The Empire of Death: A Cultural History of Ossuaries and Charnel Houses

I'm really digging the look of Dr. Paul Koudounaris' new book, The Empire of Death: A Cultural History of Ossuaries and Charnel Houses.

Don't yet have a copy in my hands (it's not out 'til October), but I've pre-Amazonned one for myself. The book is packed with hundreds of gorgeous color photographs of these sites throughout the world, many of which are usually inaccessible to outsiders.

Here's the project website, and here's the publisher's feature page. The first show and signing takes place at La Luz de Jesus gallery in Los Angeles on Sept. 24.

Here is the author/artist's statement, and here is a collection of related essays by Dr. Koudounaris.
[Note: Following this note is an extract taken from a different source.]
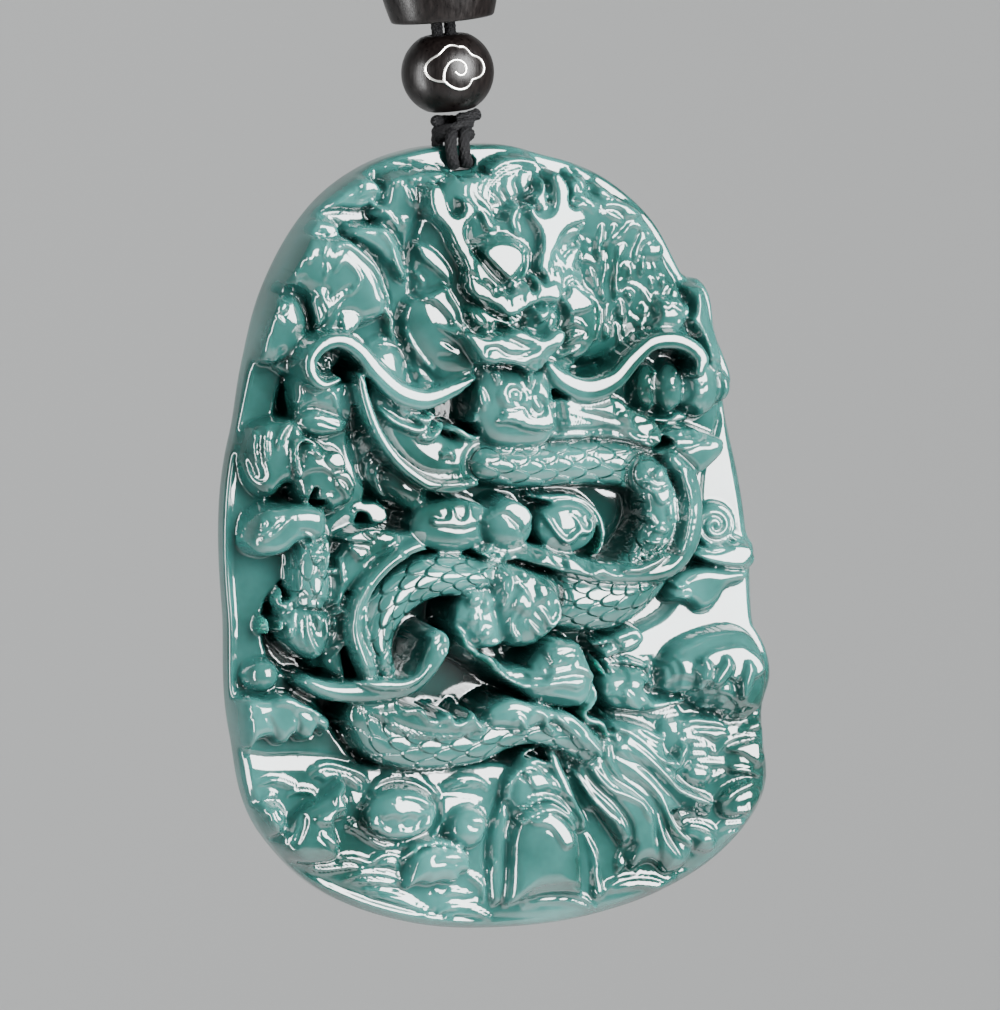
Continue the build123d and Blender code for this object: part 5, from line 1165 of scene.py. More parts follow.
    # mountain: rock flanks, back peak, front peak, each with arcs over its top
    r.patch([(48.6, 84), (49.8, 80), (51.2, 78), (51, 84), (50.6, 90.4), (49.2, 91), (48.6, 88)], 5.4,
            drop=1.2, shoulder=1)
    r.patch([(50.6, 80.4), (50.8, 77.8), (51.8, 75.8), (53.4, 74.9), (55.4, 75), (56.4, 75.8), (57.2, 78),
             (58.4, 81), (59.2, 83), (58, 83.6), (55, 83), (52, 83)], 6.8, drop=1.6, shoulder=1.6,
            lean=(0.05, 0.06))
    threads(r, (
        [(51.4, 75.5), (53, 75), (54.6, 75)], [(52, 76.1), (53.6, 75.7), (55, 76)],
        [(51.4, 77.6), (52.6, 76.6), (54, 76.3), (55.2, 76.8), (56.4, 78.2)],
        [(51, 80.2), (51.1, 78.6), (51.9, 77.5), (53.2, 77), (54.4, 77.3)], [(50.4, 83.2), (50.6, 84.4)],
        [(49.5, 86.4), (49.7, 87.4)],
    ), half=0.22, lift=0.4, full=2)
    plateaus(r, (
        [(52.7, 77.6), (53.6, 77.4), (54.4, 77.5), (55, 78.2), (55.6, 79.2), (56.2, 79.9), (55.4, 79.5),
         (54.2, 79.3), (53.4, 79.2), (53.1, 78.6)],
        [(54.9, 75.3), (55.8, 75.4), (56.4, 76.4), (57, 78), (57.6, 80), (58.4, 81.6), (58.8, 82.4),
         (57.8, 81.8), (56.8, 80.4), (55.9, 78.4), (55.2, 76.8)],
    ), lift=0.35, tilt=-0.1)
    r.patch([(50.9, 84), (51.6, 82), (53, 80.6), (54.8, 79.8), (56.4, 80.6), (57.8, 82.4), (58.6, 85),
             (58.8, 88), (58.8, 90.4), (55.6, 90), (52.4, 90.6), (50.9, 91), (50.8, 87.6)], 7.6, drop=2.2,
            shoulder=2.8, lean=(0.03, 0.05))
    threads(r, (
        [(52.3, 81.3), (53.3, 80.5), (54.6, 80), (55.9, 80.4), (57, 81.4), (57.8, 82.4)],
        [(52.4, 82.6), (53.2, 81.9), (54.4, 81.3), (55.6, 81.2), (56.8, 81.9), (57.9, 83.2)],
    ), half=0.24, lift=0.35, full=2)
    plateaus(r, ([(53.2, 82.5), (54.4, 81.8), (55.2, 81.6), (56.4, 82.3), (57.2, 83.3), (57.6, 84.6),
                  (56.6, 85.1), (56, 84.4), (55.2, 83.2), (54.2, 82.7)],), lift=0.3, tilt=-0.1)
    plateaus(r, ([(58.6, 83.6), (59.2, 84.4), (59.9, 86), (60.1, 88), (60.5, 89.6), (60, 90.2), (59.5, 90),
                  (59.3, 87.6), (58.9, 85.6)],), lift=0.6, tilt=-0.1)
    cuts(r, [[(59, 84.2), (59.4, 86.2), (59.6, 88.2)], [(59.4, 84.8), (59.8, 87), (60.1, 89.2)]], 5.6)
    threads(r, (
        [(52.2, 90.6), (53.6, 90.1), (55.2, 89.9), (57, 89.9), (58.6, 90.3), (59.8, 91.3)],
        [(52.4, 91), (54, 90.5), (55.6, 90.4), (57.4, 90.6), (59.2, 91.3)],
    ), half=0.26, lift=0.4, full=2)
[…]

Advance order here for $31.50. View more photos and a sneak peek inside the book, below…

From La Luz de Jesus:

In 2006, Dr. Paul Koudounaris who two years earlier completed a PhD in Art History at UCLA, found a research topic which would preoccupy the next four years of his existence. Koudounaris' interest in the bizarre and suspicious led him to an extraordinary charnel house in the crypt under the Church of Sts Peter and Paul in the Czeck Republic town of Melnik. Unlike the "Bone Church" in nearby Sedlec, it was gritty and dirty, not for tourists and even unknown by most locals, but contained an arrangement of bones that reflected both a beauty in artistic principles and an understanding of philosophy and theology. Upon discovering that the local hostel receptionist had no idea of its existence, Dr. Koudounaris set his sights on discovering how many more of these charnel houses might still be standing.
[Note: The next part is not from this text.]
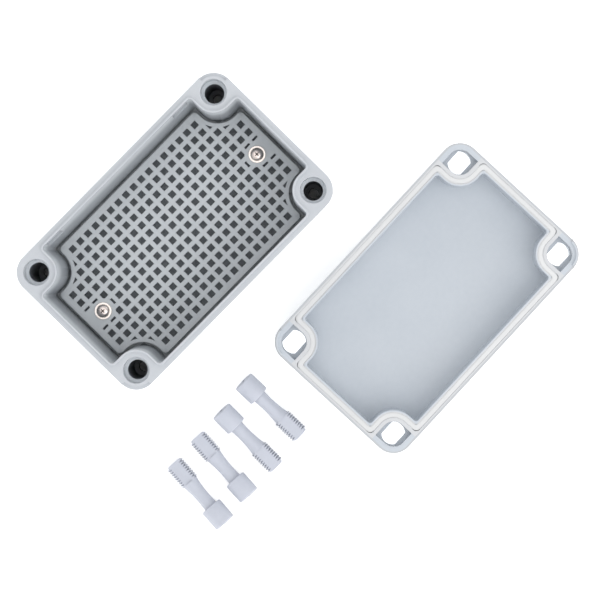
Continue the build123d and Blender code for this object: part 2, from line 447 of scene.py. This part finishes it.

Dr. Koudounaris eventually visited researched and photographed charnel houses on four continents – plus countless others he found in historic documents, grande dames which had fallen by the wayside of the passing centuries. They are presented in the book "The Empire of Death" which, with detailed photos and text not only recovers their history, but the history of the religious movement which gave birth to them. This is not a book about the macabre or death. It is a book about beauty and salvation.
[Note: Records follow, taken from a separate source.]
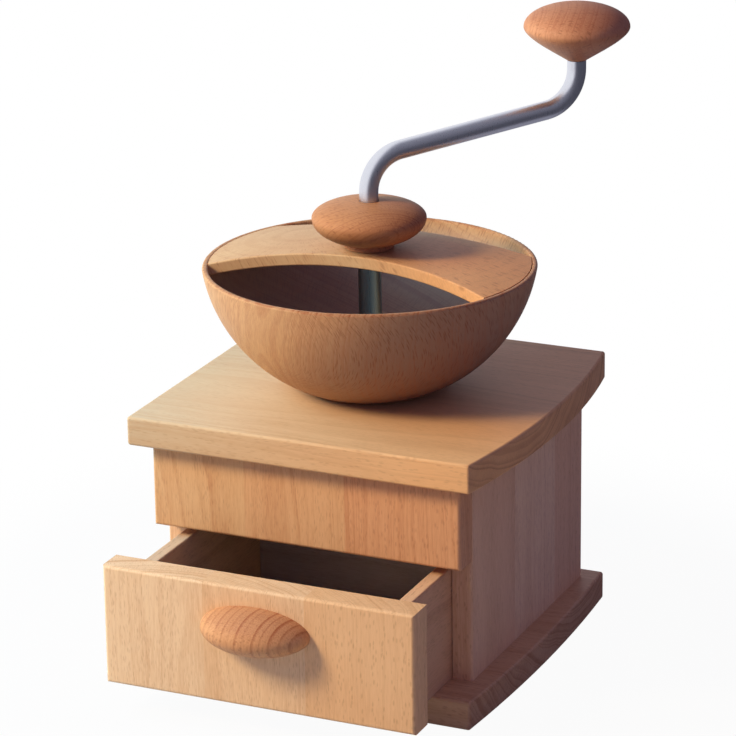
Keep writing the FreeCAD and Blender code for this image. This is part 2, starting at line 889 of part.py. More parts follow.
def all_parts():
    parts = {
        "base_plate": base_plate(),
        "top_plate": top_plate(),
        "left_side_panel": side_panel(-1),
        "right_side_panel": side_panel(1),
        "back_panel": back_panel(),
        "front_board": front_board(),
        "left_drawer_rail": drawer_rail(-1),
        "right_drawer_rail": drawer_rail(1),
        "front_board_dowels": Part.Compound(front_dowels()),
        "back_panel_dowels": Part.Compound(back_dowels()),
        "hopper_bowl": hopper_bowl(),
        "bowl_bridge": bowl_bridge(),
        "bridge_bush": bridge_bush(),
        "throat_bearing": throat_bearing(),
        "stone_holder": stone_holder(),
        "upper_millstone": upper_millstone(),
        "lower_millstone": lower_millstone(),
        "stone_carrier": stone_carrier(),
        "carrier_pin": cross_pin(0),
        "shaft_washer": shaft_washer(),
        "shaft_nut": shaft_nut(),
        "drive_shaft": drive_shaft(),
        "crank_rod": crank_rod(),
        "handle_circlip": handle_circlip(),
        "handle_bush": handle_bush(),
        "crank_handle": crank_handle(),
        "thrust_washer": thrust_washer(),
        "knob_insert": knob_insert(),
        "fineness_knob": fineness_knob(),
        "drawer_front": drawer_front(),
        "drawer_left_side": drawer_side(-1),
        "drawer_right_side": drawer_side(1),
        "drawer_back": drawer_back(),
        "drawer_bottom": drawer_bottom(),
        "drawer_dowels": Part.Compound(drawer_dowels()),
        "drawer_pull": drawer_pull(),
        "drawer_pull_screw": pull_screw(),
    }
    blocks = [corner_block(x, y) for x, y in block_places()]
    parts.update(named_row("corner_block", blocks))
    parts.update(named_row("base_screw", upright_screws(base_screw_places(), 0, base_screw_length)))
    top_screws = upright_screws(block_places(), ceiling_z - block_size, top_screw_length)
    parts.update(named_row("top_screw", top_screws))
    parts.update(named_row("bowl_screw", upright_screws(bowl_screw_places(), ceiling_z, bowl_screw_length)))
    holder_screws = upright_screws(holder_screw_places(), stone_top, holder_screw_length)
    parts.update(named_row("holder_screw", holder_screws))
    return parts


os.makedirs("parts", exist_ok=True)
for name, shape in all_parts().items():
    shape.exportStep("parts/" + name + ".step")
    print(name, shape.isValid(), len(shape.Solids), round(shape.Volume, 1))
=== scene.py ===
import math

import bmesh
import bpy
from mathutils import Matrix, Vector


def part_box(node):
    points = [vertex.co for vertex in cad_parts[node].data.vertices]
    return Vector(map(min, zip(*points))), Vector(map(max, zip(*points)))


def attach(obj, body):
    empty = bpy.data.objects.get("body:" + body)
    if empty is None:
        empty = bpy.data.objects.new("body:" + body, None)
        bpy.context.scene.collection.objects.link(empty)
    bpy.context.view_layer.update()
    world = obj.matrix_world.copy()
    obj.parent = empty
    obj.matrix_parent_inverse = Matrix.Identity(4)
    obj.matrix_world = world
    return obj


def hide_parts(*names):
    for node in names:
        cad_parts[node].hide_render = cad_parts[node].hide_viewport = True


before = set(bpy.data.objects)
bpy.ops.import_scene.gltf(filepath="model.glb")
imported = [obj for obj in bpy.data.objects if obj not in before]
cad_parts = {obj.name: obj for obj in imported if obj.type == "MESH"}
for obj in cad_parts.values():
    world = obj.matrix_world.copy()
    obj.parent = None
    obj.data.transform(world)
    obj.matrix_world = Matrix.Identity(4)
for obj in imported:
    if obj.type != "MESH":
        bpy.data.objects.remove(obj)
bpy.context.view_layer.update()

# A hand grain mill of oiled beech, as it looks in the studio.
# Places are in metres in the part's own frame; sizes named _mm are millimetres.

MM = 0.001

# Directions in the part's frame
RIGHT = Vector((1, 0, 0))
FRONT = Vector((0, -1, 0))
BACK = Vector((0, 1, 0))
UP = Vector((0, 0, 1))


def heading(degrees, rise=0.0):
    """The level direction that many degrees from +X towards +Y, raised by rise degrees."""
    turn = math.radians(degrees)
    lift = math.radians(rise)
    return Vector((math.cos(turn) * math.cos(lift), math.sin(turn) * math.cos(lift), math.sin(lift)))


def linear(colour):
    """An sRGB hex colour as the linear RGBA that Blender's sockets take."""
    channels = [int(colour[i:i + 2], 16) / 255 for i in (1, 3, 5)]
    return tuple(c / 12.92 if c <= 0.04045 else ((c + 0.055) / 1.055) ** 2.4 for c in channels) + (1.0,)


def first(node):
    """A node's first output in use."""
    return next(output for output in node.outputs if output.enabled)


def add(tree, kind, *values, **named):
    """Adds a node. Lower-case names are its settings; the rest are its inputs, linked or set.

    An input that takes many links, as Join Geometry's does, is given a list.
    """
    node = tree.nodes.new(kind)
    for name, value in named.items():
        if name.islower():
            setattr(node, name, value)
    sockets = [socket for socket in node.inputs if socket.enabled]
    by_name = {socket.name: socket for socket in reversed(sockets)}
    pairs = list(zip(sockets, values))
    pairs += [(by_name[name.replace("_", " ")], value) for name, value in named.items() if not name.islower()]
    for socket, given in pairs:
        for value in given if isinstance(given, list) else [given]:
            if isinstance(value, bpy.types.Node):
                value = first(value)
            if isinstance(value, bpy.types.NodeSocket):
                tree.links.new(value, socket)
            elif value is not None:
                socket.default_value = value
    return node


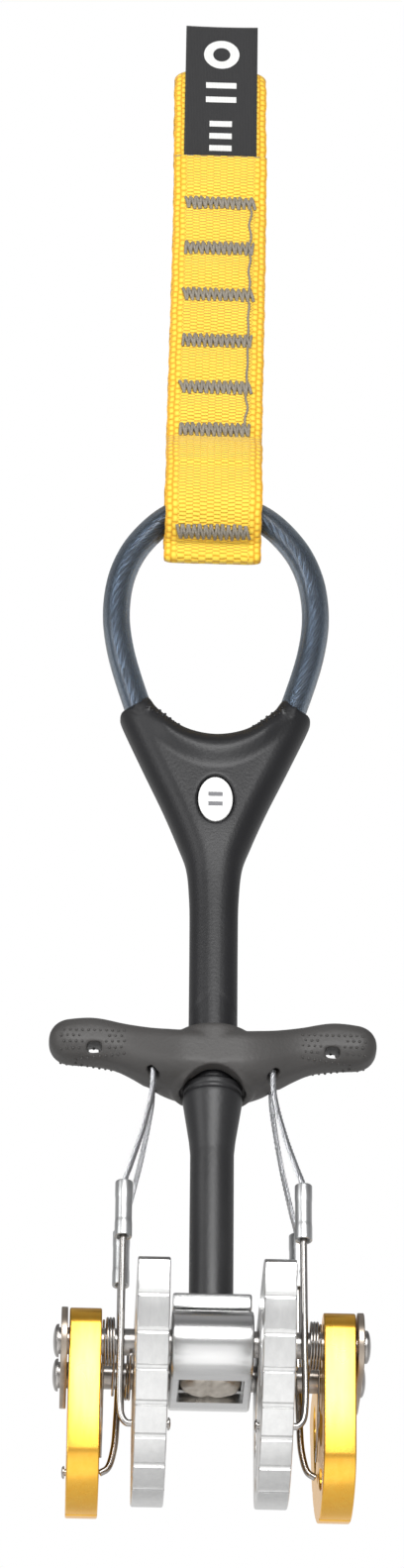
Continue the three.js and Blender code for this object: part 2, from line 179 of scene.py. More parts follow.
def setShader(material, inputs, height=None, depth=0.0):
    # height, where there is one, becomes a bump of that depth in metres
    tree = material.node_tree
    shader = tree.nodes["Principled BSDF"]
    for label, value in inputs.items():
        feed(tree, shader.inputs[label], value)
    if height is not None:
        relief = newNode(tree, "ShaderNodeBump", {"Strength": 1.0, "Distance": depth, "Height": height})
        tree.links.new(relief.outputs[0], shader.inputs["Normal"])
    return material


def metalMaterial(name, dark, light, roughness, stretch, scale, contrast, depth):
    material, tree, place = newMaterial(name)
    marks = useGroup(tree, toolMarks, Vector=place, stretch=stretch, scale=scale, contrast=contrast)
    grain = useGroup(tree, surfaceGrain, Vector=place, fineScale=3000.0, broadScale=160.0)
    colour = rampOf(tree, marks["mask"], [(0.25, dark), (0.75, light)])
    haze = mixColours(tree, mathNode(tree, "MULTIPLY", grain["mask"], 0.25), colour, (*dark, 1))
    rough = rangeOf(tree, grain["mask"], *roughness)
    both = mathNode(tree, "ADD", marks["height"], mathNode(tree, "MULTIPLY", grain["height"], 0.3))
    return setShader(material, {"Base Color": haze, "Roughness": rough, "Metallic": 1.0}, both, depth)


def plasticMaterial(name, dark, light, roughness, fineScale, depth):
    material, tree, place = newMaterial(name)
    grain = useGroup(tree, surfaceGrain, Vector=place, fineScale=fineScale, broadScale=70.0)
    marks = useGroup(tree, toolMarks, Vector=place, stretch=(1.0, 1.0, 0.12), scale=900.0, contrast=1.8)
    colour = rampOf(tree, grain["mask"], [(0.3, dark), (0.7, light)])
    scuff = mathNode(tree, "MULTIPLY", mathNode(tree, "GREATER_THAN", marks["mask"], 0.86), 0.35)
    worn = mixColours(tree, scuff, colour, (*[2.2 * c for c in light], 1))
    rough = rangeOf(tree, grain["mask"], *roughness)
    return setShader(material, {"Base Color": worn, "Roughness": rough}, grain["height"], depth)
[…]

In this tour de force of original cultural history, Dr. Koudounaris takes the reader on an unprecedented international tour of macabre and devotional architectural masterpieces in nearly 20 countries. The sites in this brilliantly original study range from the Monastery of Santa Maria delle Grazie in Palermo, where the living would visit mummified or skeletal remains and lovingly dress them, to the Paris catacombs, to elaborate bone-encrusted creations in Austria, Cambodia, the Czech Republic, Ecuador, Egypt, Germany, Greece, Italy, Peru, Portugal, Serbia, Slovakia, Slovenia, Spain, Switzerland, and elsewhere. Koudounaris photographed and analyzed the role of these remarkable memorials within the cultures that created them, as well as the mythology and folklore that developed around them, and skillfully traces a remarkable human endeavor with 250 full-color and 50 black-and-white photographs in a beautifully bound leather covered book.